The question is specifically, when do YOU give up?
Such a question boils down to an examination of individual attention: how much attention are you willing to pour into the issue, in order to understand it, solve it, grow from it?
This could imaginably be classified with a number. We can ask further: How much time did you spend on the most difficult problem you’ve ever solved?
This perhaps simplifies things too much. There are things that we could solve given more time, indeed that’s the entire point we’re circling, but many things just don’t warrant the attention required for a solution.
Then of course there are other things that are in line with our desires, reflective of our wants, things that we are willing to go extra miles and marathons in order to make the issue concede to our effort, to bend reality in a particular way. What determines the difference in our personal taste for problems to solve?
Unfortunately, there’s an issue of even greater pestilence: the vast majority of people don’t have free rein on the time allotted to their attention. Much of our lives, and therefore out attention is dedicated to the solution of uninteresting problems that we are under duress to solve due to a paycheque or a grade in school. Far more influential is the fact that we often don’t have the opportunity to ply our attention to conundrums of real interest.
This is perhaps the primary problem that we should whet our attention against, but alas, obligations of family and work, and mortgages, and bills rope us into ways of being that confine our attention to a specific rhythm of tasks - boring problems that need to be solved for it’s placement in a larger organization.

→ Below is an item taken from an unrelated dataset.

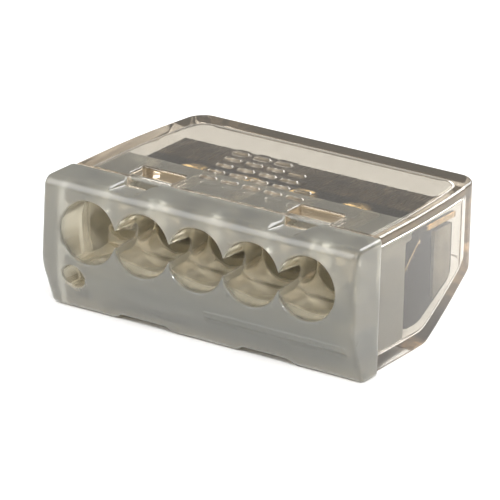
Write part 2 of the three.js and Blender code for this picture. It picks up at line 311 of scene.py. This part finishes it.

This routine becomes so entrenched in people that when given a long reprieve, the attentional powers of the individual are warped to the needs of dictation, and the attention has lost its ability to dictate itself. Just think: have you ever known a child, or can you even think of a child being at a total loss about how to play? Of course not: when it comes to curiosity, children are masters of attention, pulled in every direction, restless for discovery and discontent only with standing still.
Then of course children enter the school system, designed after the industrial factory, especially in terms of attention. Being on time is really a training of attention more than anything else, and being able to call out ‘present’ in response to your name at the beginning of class is mostly an act of fitting attention into a systematic set of boxes.
It begs to wonder: would people, children, teenagers be more apt to tackling interesting and meaningful problems if we weren’t rigorously training their attention with this systematic set of timed boxes, each equipped with a lacklustre subject that extends not just through school, but through most professions?
What would your attention be like if it were freed from constraints? Perhaps uncomfortable and destabilizing. But what if you’d never had your attention crushed into the iterative confines of modern life? What would have happened if you attention had enjoyed free rein uninterrupted from the beginning?
Would your ability to turn that attention upon a difficult problem be less, or would it be greater?